Estimation of the risk amplification in steel buildings subject to seismic actions using Monte Carlo simulation

The estimation of the amplification of the seismic risk of steel buildings, as compared with that allowed for the maximum seismic acceleration, is examined. To this end the structural reliability of steel buildings, defined by the probability of exceeding design threshold limits of the entire structure and its components, is estimated for thousands of models analyzed by Monte Carlo simulation. The limit states that have been recorded as outputs in the simulation are: the failure by anchor tension; yielding by tension in the total section of the columns, braces and union elements; compression buckling in braces and columns; yielding of flexural beams; yielding caused by shear in beams; and buckling by combined flexural and axial force stresses in columns.
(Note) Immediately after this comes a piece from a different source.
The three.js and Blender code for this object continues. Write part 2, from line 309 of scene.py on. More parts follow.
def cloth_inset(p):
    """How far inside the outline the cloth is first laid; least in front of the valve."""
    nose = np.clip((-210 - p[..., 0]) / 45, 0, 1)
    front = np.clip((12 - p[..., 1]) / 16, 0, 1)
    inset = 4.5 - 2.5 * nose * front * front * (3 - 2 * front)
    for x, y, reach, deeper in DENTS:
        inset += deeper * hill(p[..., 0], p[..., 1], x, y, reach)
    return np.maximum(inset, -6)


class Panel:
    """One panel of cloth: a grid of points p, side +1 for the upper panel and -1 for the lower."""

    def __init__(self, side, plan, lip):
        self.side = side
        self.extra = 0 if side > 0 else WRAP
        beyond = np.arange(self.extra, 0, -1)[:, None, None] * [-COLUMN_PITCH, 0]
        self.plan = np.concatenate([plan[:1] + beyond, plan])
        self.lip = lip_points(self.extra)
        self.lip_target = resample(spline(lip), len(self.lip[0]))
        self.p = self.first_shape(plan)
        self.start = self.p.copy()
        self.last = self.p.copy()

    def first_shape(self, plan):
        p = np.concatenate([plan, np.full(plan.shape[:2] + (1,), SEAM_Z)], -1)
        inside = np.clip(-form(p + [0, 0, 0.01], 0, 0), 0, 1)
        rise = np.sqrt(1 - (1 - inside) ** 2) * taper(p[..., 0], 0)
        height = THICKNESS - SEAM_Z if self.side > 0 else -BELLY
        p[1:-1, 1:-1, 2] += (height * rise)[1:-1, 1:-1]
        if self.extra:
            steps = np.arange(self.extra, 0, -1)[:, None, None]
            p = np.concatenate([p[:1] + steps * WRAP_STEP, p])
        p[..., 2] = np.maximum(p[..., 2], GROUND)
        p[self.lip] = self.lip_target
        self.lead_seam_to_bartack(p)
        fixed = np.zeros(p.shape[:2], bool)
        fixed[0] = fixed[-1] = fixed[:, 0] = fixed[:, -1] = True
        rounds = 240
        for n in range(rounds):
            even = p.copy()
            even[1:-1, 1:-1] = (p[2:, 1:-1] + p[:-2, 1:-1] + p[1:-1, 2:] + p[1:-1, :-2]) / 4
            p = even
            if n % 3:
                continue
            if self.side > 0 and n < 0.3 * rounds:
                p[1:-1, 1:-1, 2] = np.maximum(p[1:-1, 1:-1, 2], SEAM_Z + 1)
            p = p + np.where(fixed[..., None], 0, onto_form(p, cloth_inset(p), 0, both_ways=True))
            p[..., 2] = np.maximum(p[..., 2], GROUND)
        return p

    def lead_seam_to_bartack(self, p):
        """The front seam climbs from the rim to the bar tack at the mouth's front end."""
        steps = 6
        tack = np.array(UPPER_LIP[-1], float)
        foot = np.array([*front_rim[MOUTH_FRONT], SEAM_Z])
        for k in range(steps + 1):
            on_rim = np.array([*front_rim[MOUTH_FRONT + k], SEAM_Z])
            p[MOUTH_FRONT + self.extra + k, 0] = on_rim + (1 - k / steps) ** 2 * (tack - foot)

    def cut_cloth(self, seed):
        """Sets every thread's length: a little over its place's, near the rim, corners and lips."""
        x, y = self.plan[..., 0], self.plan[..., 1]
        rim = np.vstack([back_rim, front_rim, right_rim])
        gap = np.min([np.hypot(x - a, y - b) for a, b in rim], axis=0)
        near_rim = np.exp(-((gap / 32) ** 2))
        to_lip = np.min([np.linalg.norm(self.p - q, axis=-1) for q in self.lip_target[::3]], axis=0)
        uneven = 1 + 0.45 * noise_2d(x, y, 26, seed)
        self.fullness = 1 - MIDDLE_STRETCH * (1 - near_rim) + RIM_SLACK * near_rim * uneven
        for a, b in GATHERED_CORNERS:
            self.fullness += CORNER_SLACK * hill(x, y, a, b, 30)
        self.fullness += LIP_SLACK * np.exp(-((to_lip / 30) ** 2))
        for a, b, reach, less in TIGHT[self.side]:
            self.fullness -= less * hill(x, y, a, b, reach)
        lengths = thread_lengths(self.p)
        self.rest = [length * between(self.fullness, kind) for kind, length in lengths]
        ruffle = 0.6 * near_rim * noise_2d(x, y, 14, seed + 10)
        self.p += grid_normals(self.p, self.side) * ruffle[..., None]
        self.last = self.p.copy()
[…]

The input random variables are the dead and live loads and earthquake accelerograms, on the one hand, and structural properties, on the other. The latter include the yielding limit, the modulus of elasticity, the cross-section area and moment of inertia of the steel members. The generation of the artificial earthquake accelerograms is carried out with an algorithm created especially for the city of Manizales (Colombia). In order to determine the causes of risk amplification into the structure, the output results are examined under the exceedance threshold criterion of a ten percent probability, which is the same one allowed for the maximum seismic acceleration in the life cycle period of fifty years for the building.